How do I move my Chrome bookmarks into a new tool?

Most bookmark managers, including Shelfy, Raindrop, and Diigo, accept the standard Chrome bookmark export (HTML file). In Chrome, open chrome://bookmarks, click the three-dot menu, choose Export bookmarks. Import the resulting HTML file into the new tool. Folder structure is preserved.

What if my laptop crashes? Do I lose my bookmarks?

Cloud-based tools (Shelfy, Raindrop, Diigo, Pocket, Workona) sync your library to their servers automatically. A laptop crash loses zero bookmarks. Local-only tools (a default Chrome install with sync disabled, or Zotero used without cloud sync) put your library at risk. Always keep at least one cloud-backed copy.

Are bookmark organizers safe for student data and FERPA?

For personal academic use, the standard tools listed here are appropriate. If you are working with classified course material, student records, or anything covered by FERPA on behalf of a school, that determination lives with your institution's IT department, not with you. For a personal study workflow you are fine.

Can I use one bookmark tool for school and another for personal use?

Yes, and many students do.

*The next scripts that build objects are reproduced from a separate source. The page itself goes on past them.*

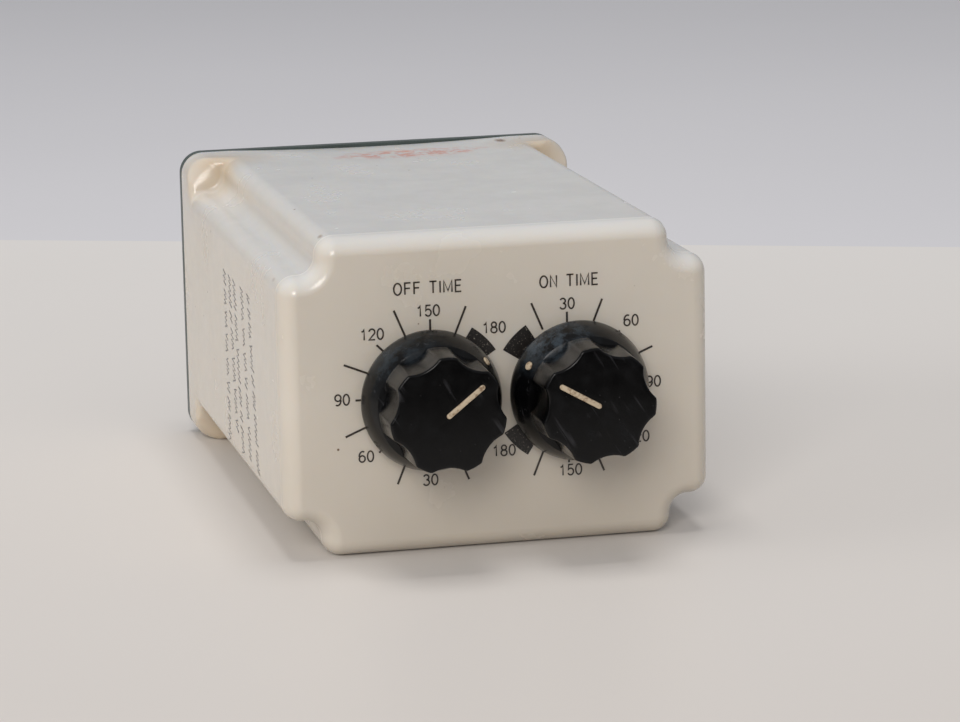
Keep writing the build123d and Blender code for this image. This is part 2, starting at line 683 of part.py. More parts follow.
def header_pin(x):
    """A square pin bent at a right angle: through the dial board and down into the main board."""
    half = HEADER_PIN / 2
    across = (x - half, x + half)
    front = DIAL_BOARD_FRONT - HEADER_TAIL
    level = box(across, (front, HEADER_Y + half), (HEADER_Z - half, HEADER_Z + half))
    low = MAIN_BOARD_UNDERSIDE - HEADER_TAIL
    return level + box(across, (HEADER_Y - half, HEADER_Y + half), (low, HEADER_Z))


def lead_row(z):
    """Y where a plug lead enters the main board: upper pins use the row further forward."""
    return UPPER_LEAD_ROW if z > MIDDLE_Z else LOWER_LEAD_ROW


def pin_lead(x, z):
    """One insulated wire from a plug pin, forwards and then down into the main board."""
    start = HOUSING_DEPTH - PIN_TAIL
    path = FilletPolyline(
        (x, start, z),
        (x, lead_row(z), z),
        (x, lead_row(z), MAIN_BOARD_UNDERSIDE),
        radius=LEAD_BEND,
    )
    section = Plane(origin=(x, start, z), z_dir=(0, -1, 0)) * Circle(LEAD_RADIUS)
    return sweep(section, path=path)


def chip(x, z):
    """A dual in-line package on the back of the dial board, with its two rows of pins."""
    half_length = CHIP_LENGTH / 2
    half_width = CHIP_WIDTH / 2
    front = DIAL_BOARD_BACK + CHIP_LIFT
    thickness = (front, front + CHIP_THICKNESS)
    body = box((x - half_length, x + half_length), thickness, (z - half_width, z + half_width))
    for number in range(CHIP_LEGS):
        leg_x = x + HEADER_PITCH * (number - (CHIP_LEGS - 1) / 2)
        for side in (-1, 1):
            leg_z = z + side * (half_width + CHIP_LEG_SPREAD)
            body += box(
                (leg_x - CHIP_LEG_HALF_WIDTH, leg_x + CHIP_LEG_HALF_WIDTH),
                (DIAL_BOARD_BACK, front + CHIP_THICKNESS / 2),
                (leg_z - CHIP_LEG_HALF_THICKNESS, leg_z + CHIP_LEG_HALF_THICKNESS),
            )
    return body


def lying_resistor(x, z):
    """A small axial resistor on the back of the dial board."""
    half = RESISTOR_LEAD_HALF
    height = DIAL_BOARD_BACK + RESISTOR_LIFT
    cylinder = Rot(0, 90, 0) * Cylinder(RESISTOR_RADIUS, RESISTOR_LENGTH)
    body = Pos(x, height, z) * cylinder
    ends = (x - RESISTOR_FOOT - half, x + RESISTOR_FOOT + half)
    body += box(ends, (height - half, height + half), (z - half, z + half))
    for side in (-1, 1):
        foot = x + side * RESISTOR_FOOT
        body += box((foot - half, foot + half), (DIAL_BOARD_BACK, height + half), (z - half, z + half))
    return body


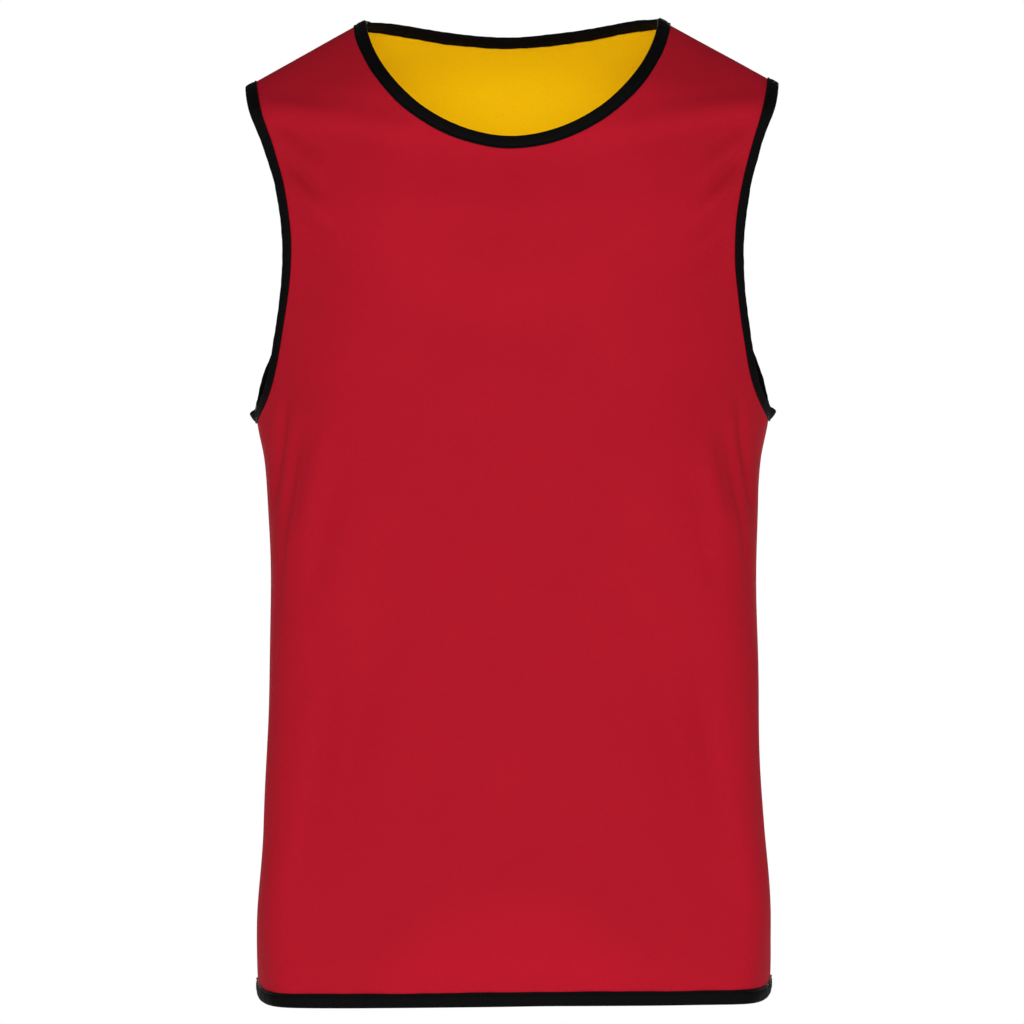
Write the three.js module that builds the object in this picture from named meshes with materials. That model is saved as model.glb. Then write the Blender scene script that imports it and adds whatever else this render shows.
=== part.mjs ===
import * as THREE from "three";

// Reversible rugby bib: a sleeveless two-layer top, red outside and yellow inside, filled out
// with no wearer, each open edge bound with a folded black strip.
// Millimetres, +Z up, the front faces -Y, +X is to the right seen from the front.
// The origin is midway between the shoulders, level with the top of the neck opening at its sides.

// Thickness of the cloth and the clearances between pieces
const CLOTH = 1.0;
const BINDING = 1.0;
const SEAM_GAP = 0.3;

// Width of the binding that shows, and how far the panels run in under it
const BINDING_WIDTH = 10.3;
const HEM_BINDING_WIDTH = 11;
const BEND_REACH = SEAM_GAP + BINDING;
const EDGE_STRIP = BINDING_WIDTH - BEND_REACH;
const HEM_STRIP = HEM_BINDING_WIDTH - BEND_REACH;

// Distances from the middle surface between the two layers: both faces of the cloth, both faces
// of a binding's legs, and the rounding of its bend
const CLOTH_NEAR = SEAM_GAP / 2;
const CLOTH_FAR = CLOTH_NEAR + CLOTH;
const LEG_INNER = CLOTH_FAR + SEAM_GAP;
const LEG_OUTER = LEG_INNER + BINDING;
const BEND_SHOULDER = 1.2;

// Heights where the panels change
const HEM_Z = -748;
const HEM_INNER_Z = HEM_Z + HEM_BINDING_WIDTH;
const UNDERARM_Z = -310;
const CORNER_Z = -282;
const UNDERARM_FLARE = 0.5;

// Level sections of the body. From its middle to a side, the depth of the front or the back
// falls as (1 - (x / halfWidth)^power)^root. A high power keeps it flat up to the corners, and
// a root of 1 lets front and back meet at an angle in the side seam. Above the underarm the
// half width is where the side would be, had the armhole not been cut away.
const BODY_LEVELS = [
  { z: -748, halfWidth: 196.2, front: 129, back: 121, power: 24, root: 1 },
  { z: -720, halfWidth: 196.9, front: 129, back: 121, power: 24, root: 0.7 },
  { z: -680, halfWidth: 195.9, front: 128, back: 120, power: 24, root: 0.36 },
  { z: -617, halfWidth: 189.8, front: 126, back: 117, power: 22, root: 0.24 },
  { z: -530, halfWidth: 185, front: 123, back: 113, power: 18, root: 0.26 },
  { z: -447, halfWidth: 184.9, front: 121, back: 110, power: 14, root: 0.4 },
  { z: -386, halfWidth: 186.9, front: 120, back: 110, power: 9.6, root: 0.48 },
  { z: -340, halfWidth: 190, front: 119, back: 111, power: 6.2, root: 0.5 },
  { z: -310, halfWidth: 195.9, front: 118, back: 112, power: 4.5, root: 0.48 },
  { z: -285, halfWidth: 198, front: 118, back: 113, power: 3.3, root: 0.46 },
  { z: -250, halfWidth: 193.5, front: 117, back: 114, power: 2.7, root: 0.44 },
  { z: -200, halfWidth: 189, front: 114, back: 114, power: 2.3, root: 0.435 },
  { z: -150, halfWidth: 191.5, front: 105, back: 112, power: 2.3, root: 0.435 },
  { z: -110, halfWidth: 198.5, front: 92, back: 109, power: 2.3, root: 0.435 },
  { z: -70, halfWidth: 211, front: 86, back: 102, power: 2.3, root: 0.435 },
  { z: -40, halfWidth: 224, front: 84, back: 96, power: 2.3, root: 0.435 },
  { z: 40, halfWidth: 250, front: 82, back: 84, power: 2.3, root: 0.435 },
];

// How far the hem hangs below its level at places across the bib, seen from the front
const HEM_SAG = [
  { x: -205, front: 0, back: 0 },
  { x: -165, front: 0.6, back: 1.5 },
  { x: -95, front: 0.9, back: 0.3 },
  { x: 0, front: 0.4, back: 0 },
  { x: 95, front: 0.2, back: 0.8 },
  { x: 165, front: -0.3, back: 1.8 },
  { x: 205, front: 0, back: 0 },
];

// Half width of the cloth that shows between the armhole bindings, seen from the front
const ARMHOLE_LEVELS = [
  { z: -310, front: 195.9, back: 195.9 },
  { z: -303, front: 191.0, back: 194.8 },
  { z: -294, front: 186.2, back: 193.0 },
  { z: -280, front: 181.0, back: 189.8 },
  { z: -250, front: 174.6, back: 178.6 },
  { z: -220, front: 170.0, back: 171.2 },
  { z: -190, front: 167.6, back: 168.0 },
  { z: -160, front: 168.6, back: 168.8 },
  { z: -130, front: 173.4, back: 173.4 },
  { z: -100, front: 182.0, back: 182.0 },
  { z: -75, front: 190.2, back: 190.2 },
  { z: -47, front: 196.0, back: 196.0 },
  { z: 40, front: 206, back: 206 },
];

// Shoulder line and neckline
const SHOULDER = { neckX: 121, neckZ: -6, tipZ: -47, slope: 0.554, roll: { front: 22, back: 30 } };
const SHOULDER_FALL = { front: 0.85, back: 1.15 };
const SHOULDER_BLEND = 9;
const NECKLINE = {
  front: { drop: 100, power: 0.625 },
  back: { drop: 9.5, power: 1 },
};

// Line across the shoulder blades and the upper chest, where the shoulders start
const YOKE = { armholeZ: -86, neckZ: -57, backNeckX: 112 };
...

A common pairing is Pocket for read-later articles, Zotero for cited research, and Shelfy as the primary organizer that ties courses, projects, and shared reading lists together. Use what fits each job.

What is the best bookmark organizer for college research?

For citation-heavy research papers, Zotero is best in class. For organizing sources by course and project with shareable annotated bibliographies, Shelfy. For annotating PDFs and webpages directly, Diigo. The strongest workflow is Zotero for citations + Shelfy for the broader semester organization layer.

Is Pocket still available for students in 2026?

No. Pocket shut down in July 2025. Existing users had a migration window to export their saves. If you used Pocket as your read-later queue, the closest replacements are Instapaper or the native Reading List in Chrome and Safari.